I wound up with a bad to mediocre U/W deck with only a couple of fliers and two big blue creatures (the Mindcrusher and a Skaab Goliath) to smash with. What really ended up saving me was two Moment of Heroism. I think every match I played came down to a race over life in one way or the other, and Moment of Heroism was the decider each time. I used to think the card was only above average or good, but it’s excellent and I’ve clearly been under-drafting it. A Moment of Heroism on a Skaab Goliath is a pretty brutal life swing! I won’t go into all the games, but I wound up 3-0ing my final pod mainly on the back of the combat trick.
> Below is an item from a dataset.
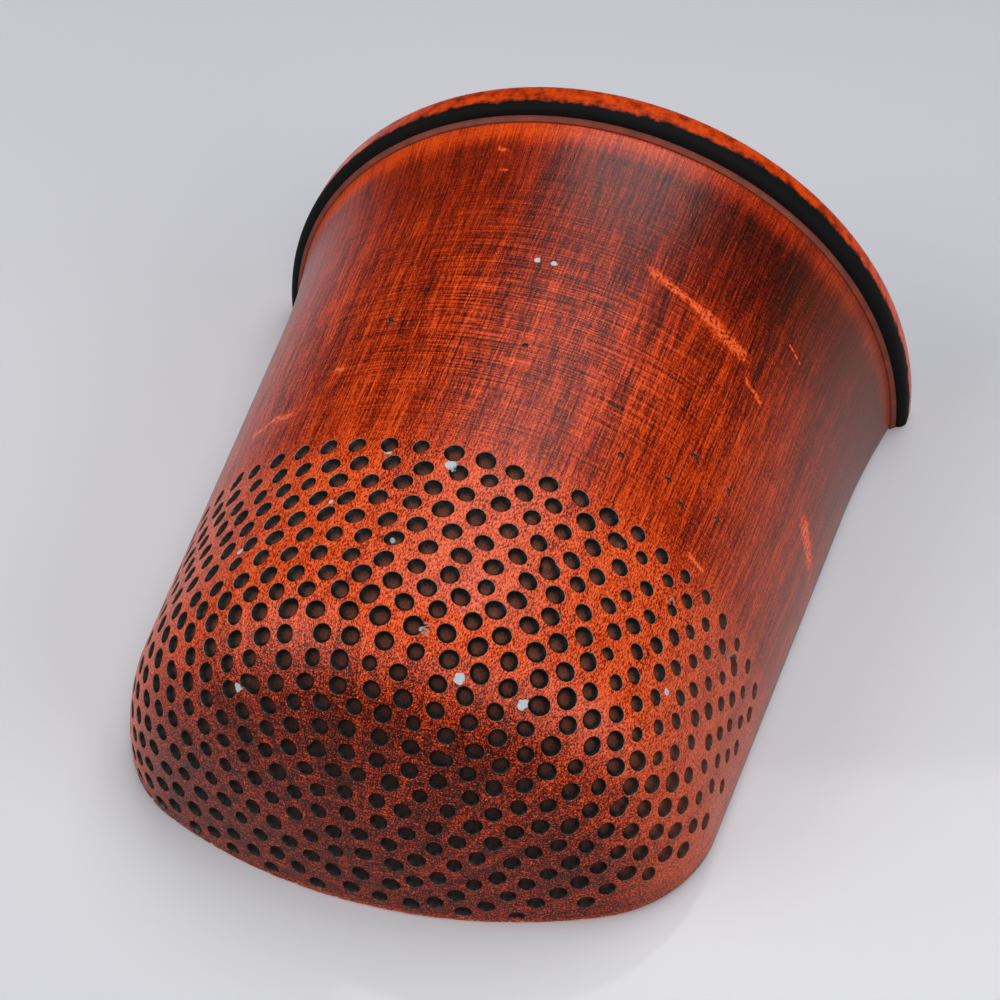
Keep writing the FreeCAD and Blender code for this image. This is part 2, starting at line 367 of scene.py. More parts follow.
def depth_of(skin, points, dimples):
    """Depth at each map point, and the same as a part of the dimple's full depth."""
    depth = np.zeros(len(points))
    share = np.zeros(len(points))
    distances = [row[0] for row in PIT_SECTION]
    shares = [row[1] for row in PIT_SECTION]
    for along, angle, radius, full, stretch, lean in dimples:
        middle = skin.map_point(along, angle)
        scale = float(skin.scale_at(along)) * radius
        step = (points - middle) / scale
        near = np.flatnonzero(np.abs(step).max(axis=1) < 1.5)
        step = step[near]
        a = (step[:, 0] * math.cos(lean) + step[:, 1] * math.sin(lean)) / stretch
        b = (step[:, 1] * math.cos(lean) - step[:, 0] * math.sin(lean)) * stretch
        part = np.interp(np.hypot(a, b), distances, shares)
        depth[near] = np.maximum(depth[near], part * full)
        share[near] = np.maximum(share[near], part)
    return depth, share


# ---------------------------------------------------------------- marks of wear


# Each scratch runs from one place to another: millimetres along the surface from the
# crown's middle and degrees from the top of the arch, positive towards -X, at
# either end; then its half width in millimetres.
SCRATCHES = (
    (33.7, -21, 33.3, -27, 0.22), (33.3, -27, 33.0, -34, 0.18), (33.0, -33, 32.5, -42, 0.36),
    (31.6, -44, 31.2, -49, 0.12), (29.3, -73, 29.0, -80, 0.42), (24.1, 49, 24.2, 44, 0.12),
    (24.3, 43, 24.0, 38, 0.16), (35.1, -50, 34.8, -54, 0.06), (22.1, -47, 22.0, -51, 0.1),
    (38.8, 14, 38.7, 13, 0.12), (37.5, 12, 37.5, 11.2, 0.06), (26.0, 30, 25.9, 28.5, 0.1),
)
# Pale flecks: millimetres and degrees as above, then the radius in millimetres
FLECKS = (
    (32.3, -1, 0.14), (32.3, -4, 0.14), (20.6, -1, 0.22), (20.9, 11, 0.18), (12.0, -30, 0.2),
    (11.8, -17, 0.2), (16.2, -54, 0.14), (16.3, 35, 0.14), (10.4, 32, 0.17),
    (16.7, 4, 0.1), (18.2, 18, 0.1), (13.1, -7, 0.1),
)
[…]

I’m a little disturbed that the archetype is strong enough that even when the cards don’t really come together it can win a pod.

It took a while after the Top 8 announcement for it to settle in that at 10th place I had gotten three Pro Points and was now locked for Gold status. It wasn’t the trophy or Top 8 that I’d come looking for, but I’d actually just had a damn good tournament. Another year on the Pro Tour is pretty sweet, and I’m looking forward to it.